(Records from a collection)
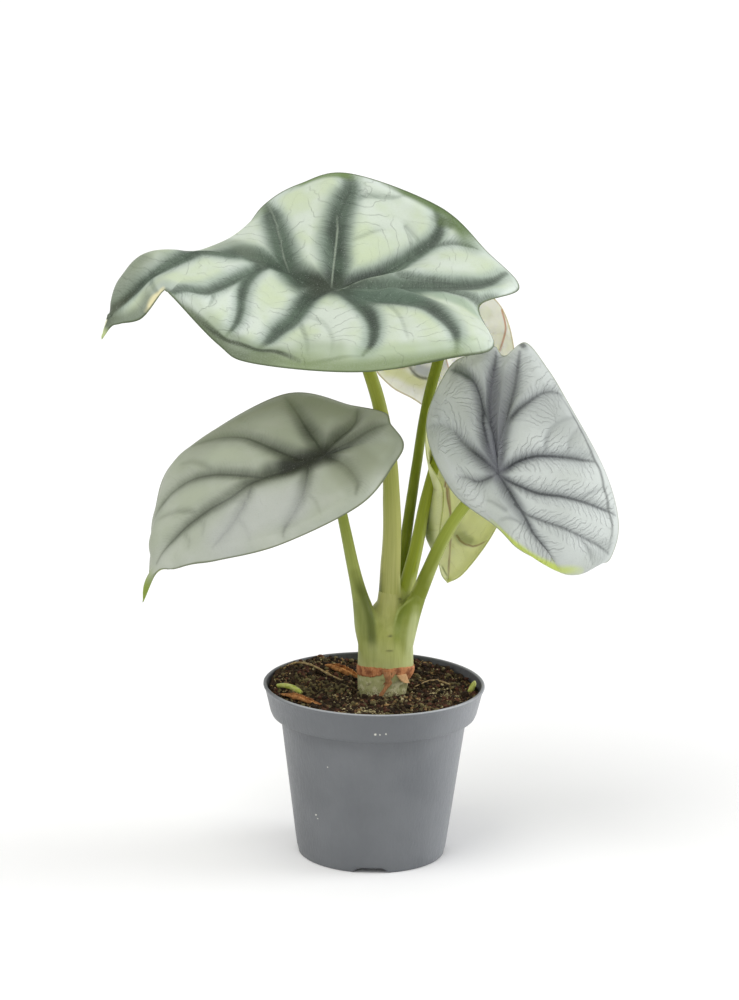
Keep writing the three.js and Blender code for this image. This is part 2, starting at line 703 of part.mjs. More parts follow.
// A stalk gives way to the stem, to its blade and to the stalks placed before it.
const placedStalks = [];
for (const [name, leaf] of Object.entries(leaves)) {
  const solid = makeBlade(leaf.form);
  addPiece(`${name}_leaf_blade`, solid, leaf.look);
  const route = stalkRoutes[name];
  let stalk = makeStalk(route).subtract(stemSpace).subtract(makeBlade(leaf.form, seatGap));
  for (const other of placedStalks) {
    stalk = stalk.subtract(other);
  }
  addPiece(`${name}_leaf_stalk`, stalk, finish.stalk);
  placedStalks.push(makeStalk(route, seatGap));
}

for (const name of Object.keys(litterRoutes)) {
  const dry = name.startsWith("root") ? finish.root : finish.dried;
  addPiece(name, makeLitter(name), name.includes("shoot") ? finish.greenShoot : dry);
}

export default plant;
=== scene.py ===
"""A silver-leaved alocasia in a grey nursery pot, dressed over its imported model.

Everything is in metres in the part's own frame: the origin is the middle of the pot's foot, +Z is up,
the viewer of the photograph stands on the -Y side and +X is to the viewer's right.
"""

import math
import random

import bpy
import numpy as np
from bpy.props import CollectionProperty, FloatProperty, FloatVectorProperty, IntProperty, PointerProperty
from mathutils import Matrix, Vector, noise


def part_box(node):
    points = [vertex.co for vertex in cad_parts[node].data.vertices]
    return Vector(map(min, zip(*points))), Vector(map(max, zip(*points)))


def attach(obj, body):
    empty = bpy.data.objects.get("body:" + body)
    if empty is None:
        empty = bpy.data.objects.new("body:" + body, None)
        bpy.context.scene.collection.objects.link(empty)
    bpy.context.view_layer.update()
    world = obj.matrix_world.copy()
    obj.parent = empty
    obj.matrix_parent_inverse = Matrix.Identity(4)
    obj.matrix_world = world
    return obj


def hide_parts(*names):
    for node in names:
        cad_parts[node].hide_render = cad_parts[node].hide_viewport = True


bl_info = {
    "name": "Potted alocasia",
    "version": (1, 0, 0),
    "blender": (4, 5, 0),
    "location": "3D View > Sidebar > Alocasia",
    "description": "Builds the leaves, stalks, stem, soil and pot of a potted alocasia",
    "category": "Object",
}

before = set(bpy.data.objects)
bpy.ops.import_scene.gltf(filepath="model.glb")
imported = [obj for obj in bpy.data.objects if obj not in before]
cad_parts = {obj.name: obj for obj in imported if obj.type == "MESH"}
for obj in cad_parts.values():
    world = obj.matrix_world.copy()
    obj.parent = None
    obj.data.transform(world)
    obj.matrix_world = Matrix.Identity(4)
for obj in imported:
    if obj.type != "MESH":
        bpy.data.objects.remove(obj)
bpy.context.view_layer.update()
_, POT_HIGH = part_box("pot")

MM = 0.001

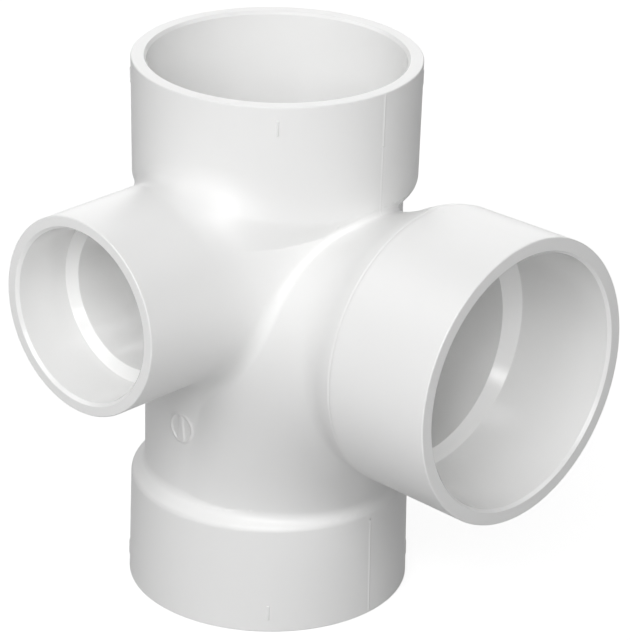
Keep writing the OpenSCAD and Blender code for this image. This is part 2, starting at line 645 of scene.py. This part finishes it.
top_hub = turned(dedupe(hub_outline(TOP_HUB_LEN, TOP_RIM - TOP_CUT, SOCKET_DEPTH + STOP_LEN,
                                    BORE_R)), "top")
rim_ticks(top_hub, TOP_RIM, -1)
bottom_hub = turned(dedupe(hub_outline(BOTTOM_HUB_LEN, BOTTOM_CUT, BOTTOM_LINER_END, BORE_R)),
                    "bottom")
rim_ticks(bottom_hub, 0, 1)
bottom_hub = without(bottom_hub, "bottom_hub", bore_bar(*TURN_IN_BOTTOM_HUB))
branch_hub = turned(dedupe(hub_outline(BRANCH_HUB_LEN, BRANCH_RIM - BRANCH_CUT,
                                       BRANCH_RIM - BRANCH_LINER_END, BRANCH_LINER_R)), "branch")
branch_hub = without(branch_hub, "branch_hub", bore_bar(*TURN_IN_BRANCH_HUB))
side_hub = turned([
    (SIDE_R, 0, RIM_ROUND),
    (SIDE_R, SIDE_CUT - SIDE_RIM, 0),
    (SIDE_BORE_R, SIDE_CUT - SIDE_RIM, 0),
    (SIDE_BORE_R, -SIDE_SOCKET_DEPTH - SIDE_STOP_LEN, EDGE_ROUND),
    (SIDE_SOCKET_R - SOCKET_TAPER / 2, -SIDE_SOCKET_DEPTH, EDGE_ROUND),
    (SIDE_SOCKET_R + SOCKET_TAPER / 2, -LEAD_IN, EDGE_ROUND),
    (SIDE_SOCKET_R + LEAD_IN, 0, EDGE_ROUND),
], "side")


# ---------------------------------------------------------------- the blended middle

def rough_outside():
    bm = bmesh.new()
    rod(bm, BARREL_R, (0, 0, BOTTOM_CUT - PAST), (0, 0, TOP_CUT + PAST))
    rod(bm, SHOULDER_R, (0, 0, TOP_RIM - TOP_HUB_LEN), (0, 0, TOP_CUT + PAST))
    rod(bm, SHOULDER_R, (0, 0, BOTTOM_CUT - PAST), (0, 0, BOTTOM_HUB_LEN))
    rod(bm, SHOULDER_R, (BRANCH_RIM - BRANCH_HUB_LEN, 0, BRANCH_Z),
        (BRANCH_CUT + PAST, 0, BRANCH_Z))
    rod(bm, SWEEP_OUT_R, (SWEEP_R, 0, BRANCH_Z), (BRANCH_CUT + PAST, 0, BRANCH_Z))
    rod(bm, SIDE_R, (0, 0, SIDE_Z), (0, -SIDE_CUT - PAST, SIDE_Z))
    bend(bm, SWEEP_OUT_R)
    bmesh.ops.recalc_face_normals(bm, faces=bm.faces)
    return bm


def rough_water_way():
    bm = bmesh.new()
    rod(bm, BORE_R, (0, 0, BOTTOM_LINER_END - PAST), (0, 0, TOP_LINER_END + PAST))
    rod(bm, BORE_R, (SWEEP_R, 0, BRANCH_Z), (BRANCH_CUT + PAST, 0, BRANCH_Z))
    rod(bm, SIDE_BORE_R, (0, 0, SIDE_Z), (0, -SIDE_CUT - PAST, SIDE_Z))
    bend(bm, BORE_R)
    bmesh.ops.recalc_face_normals(bm, faces=bm.faces)
    return bm


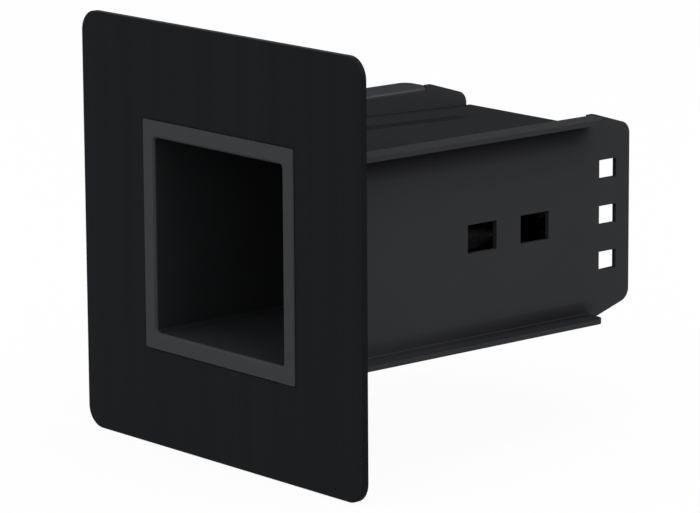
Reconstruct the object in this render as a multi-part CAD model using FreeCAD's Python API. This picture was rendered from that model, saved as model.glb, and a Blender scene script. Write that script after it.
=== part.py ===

▶ **TASK OBJECTIVE**
Output the entries verbatim.

▶ **SOLVED PROBLEM**
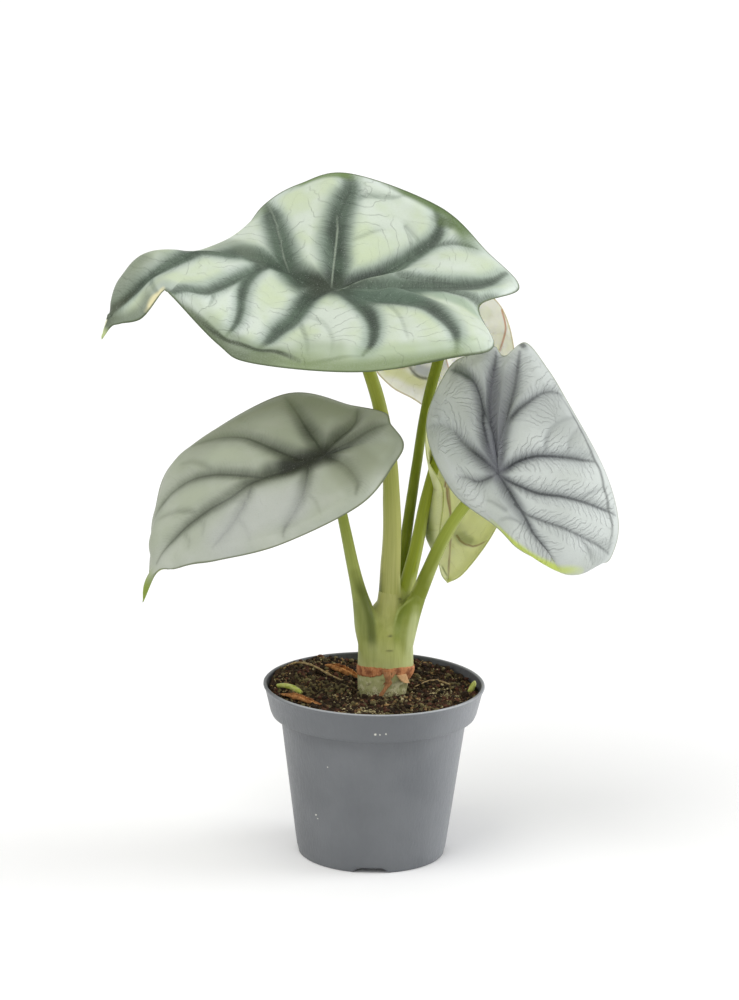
Keep writing the three.js and Blender code for this image. This is part 2, starting at line 703 of part.mjs. More parts follow.
// A stalk gives way to the stem, to its blade and to the stalks placed before it.
const placedStalks = [];
for (const [name, leaf] of Object.entries(leaves)) {
  const solid = makeBlade(leaf.form);
  addPiece(`${name}_leaf_blade`, solid, leaf.look);
  const route = stalkRoutes[name];
  let stalk = makeStalk(route).subtract(stemSpace).subtract(makeBlade(leaf.form, seatGap));
  for (const other of placedStalks) {
    stalk = stalk.subtract(other);
  }
  addPiece(`${name}_leaf_stalk`, stalk, finish.stalk);
  placedStalks.push(makeStalk(route, seatGap));
}

for (const name of Object.keys(litterRoutes)) {
  const dry = name.startsWith("root") ? finish.root : finish.dried;
  addPiece(name, makeLitter(name), name.includes("shoot") ? finish.greenShoot : dry);
}

export default plant;
=== scene.py ===
"""A silver-leaved alocasia in a grey nursery pot, dressed over its imported model.

Everything is in metres in the part's own frame: the origin is the middle of the pot's foot, +Z is up,
the viewer of the photograph stands on the -Y side and +X is to the viewer's right.
"""

import math
import random

import bpy
import numpy as np
from bpy.props import CollectionProperty, FloatProperty, FloatVectorProperty, IntProperty, PointerProperty
from mathutils import Matrix, Vector, noise


def part_box(node):
    points = [vertex.co for vertex in cad_parts[node].data.vertices]
    return Vector(map(min, zip(*points))), Vector(map(max, zip(*points)))


def attach(obj, body):
    empty = bpy.data.objects.get("body:" + body)
    if empty is None:
        empty = bpy.data.objects.new("body:" + body, None)
        bpy.context.scene.collection.objects.link(empty)
    bpy.context.view_layer.update()
    world = obj.matrix_world.copy()
    obj.parent = empty
    obj.matrix_parent_inverse = Matrix.Identity(4)
    obj.matrix_world = world
    return obj


def hide_parts(*names):
    for node in names:
        cad_parts[node].hide_render = cad_parts[node].hide_viewport = True


bl_info = {
    "name": "Potted alocasia",
    "version": (1, 0, 0),
    "blender": (4, 5, 0),
    "location": "3D View > Sidebar > Alocasia",
    "description": "Builds the leaves, stalks, stem, soil and pot of a potted alocasia",
    "category": "Object",
}

before = set(bpy.data.objects)
bpy.ops.import_scene.gltf(filepath="model.glb")
imported = [obj for obj in bpy.data.objects if obj not in before]
cad_parts = {obj.name: obj for obj in imported if obj.type == "MESH"}
for obj in cad_parts.values():
    world = obj.matrix_world.copy()
    obj.parent = None
    obj.data.transform(world)
    obj.matrix_world = Matrix.Identity(4)
for obj in imported:
    if obj.type != "MESH":
        bpy.data.objects.remove(obj)
bpy.context.view_layer.update()
_, POT_HIGH = part_box("pot")

MM = 0.001

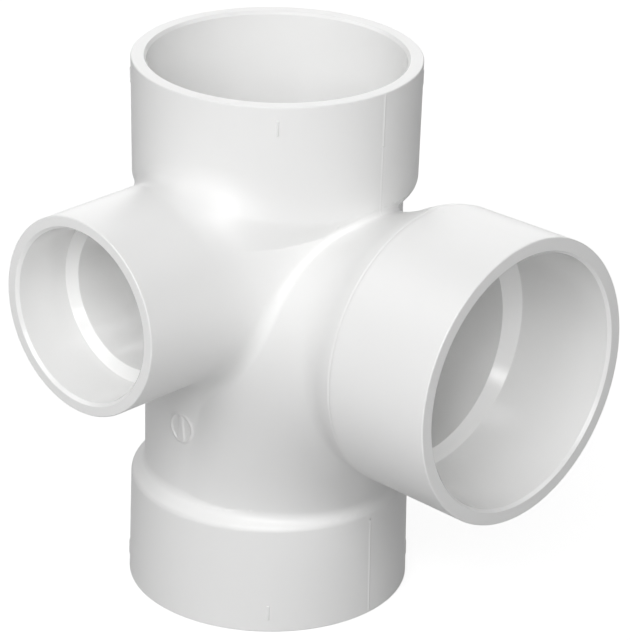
Keep writing the OpenSCAD and Blender code for this image. This is part 2, starting at line 645 of scene.py. This part finishes it.
top_hub = turned(dedupe(hub_outline(TOP_HUB_LEN, TOP_RIM - TOP_CUT, SOCKET_DEPTH + STOP_LEN,
                                    BORE_R)), "top")
rim_ticks(top_hub, TOP_RIM, -1)
bottom_hub = turned(dedupe(hub_outline(BOTTOM_HUB_LEN, BOTTOM_CUT, BOTTOM_LINER_END, BORE_R)),
                    "bottom")
rim_ticks(bottom_hub, 0, 1)
bottom_hub = without(bottom_hub, "bottom_hub", bore_bar(*TURN_IN_BOTTOM_HUB))
branch_hub = turned(dedupe(hub_outline(BRANCH_HUB_LEN, BRANCH_RIM - BRANCH_CUT,
                                       BRANCH_RIM - BRANCH_LINER_END, BRANCH_LINER_R)), "branch")
branch_hub = without(branch_hub, "branch_hub", bore_bar(*TURN_IN_BRANCH_HUB))
side_hub = turned([
    (SIDE_R, 0, RIM_ROUND),
    (SIDE_R, SIDE_CUT - SIDE_RIM, 0),
    (SIDE_BORE_R, SIDE_CUT - SIDE_RIM, 0),
    (SIDE_BORE_R, -SIDE_SOCKET_DEPTH - SIDE_STOP_LEN, EDGE_ROUND),
    (SIDE_SOCKET_R - SOCKET_TAPER / 2, -SIDE_SOCKET_DEPTH, EDGE_ROUND),
    (SIDE_SOCKET_R + SOCKET_TAPER / 2, -LEAD_IN, EDGE_ROUND),
    (SIDE_SOCKET_R + LEAD_IN, 0, EDGE_ROUND),
], "side")


# ---------------------------------------------------------------- the blended middle

def rough_outside():
    bm = bmesh.new()
    rod(bm, BARREL_R, (0, 0, BOTTOM_CUT - PAST), (0, 0, TOP_CUT + PAST))
    rod(bm, SHOULDER_R, (0, 0, TOP_RIM - TOP_HUB_LEN), (0, 0, TOP_CUT + PAST))
    rod(bm, SHOULDER_R, (0, 0, BOTTOM_CUT - PAST), (0, 0, BOTTOM_HUB_LEN))
    rod(bm, SHOULDER_R, (BRANCH_RIM - BRANCH_HUB_LEN, 0, BRANCH_Z),
        (BRANCH_CUT + PAST, 0, BRANCH_Z))
    rod(bm, SWEEP_OUT_R, (SWEEP_R, 0, BRANCH_Z), (BRANCH_CUT + PAST, 0, BRANCH_Z))
    rod(bm, SIDE_R, (0, 0, SIDE_Z), (0, -SIDE_CUT - PAST, SIDE_Z))
    bend(bm, SWEEP_OUT_R)
    bmesh.ops.recalc_face_normals(bm, faces=bm.faces)
    return bm


def rough_water_way():
    bm = bmesh.new()
    rod(bm, BORE_R, (0, 0, BOTTOM_LINER_END - PAST), (0, 0, TOP_LINER_END + PAST))
    rod(bm, BORE_R, (SWEEP_R, 0, BRANCH_Z), (BRANCH_CUT + PAST, 0, BRANCH_Z))
    rod(bm, SIDE_BORE_R, (0, 0, SIDE_Z), (0, -SIDE_CUT - PAST, SIDE_Z))
    bend(bm, BORE_R)
    bmesh.ops.recalc_face_normals(bm, faces=bm.faces)
    return bm


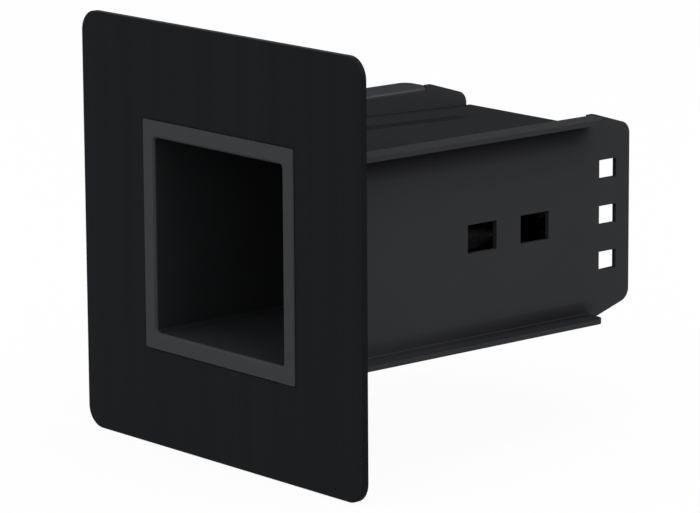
Reconstruct the object in this render as a multi-part CAD model using FreeCAD's Python API. This picture was rendered from that model, saved as model.glb, and a Blender scene script. Write that script after it.
=== part.py ===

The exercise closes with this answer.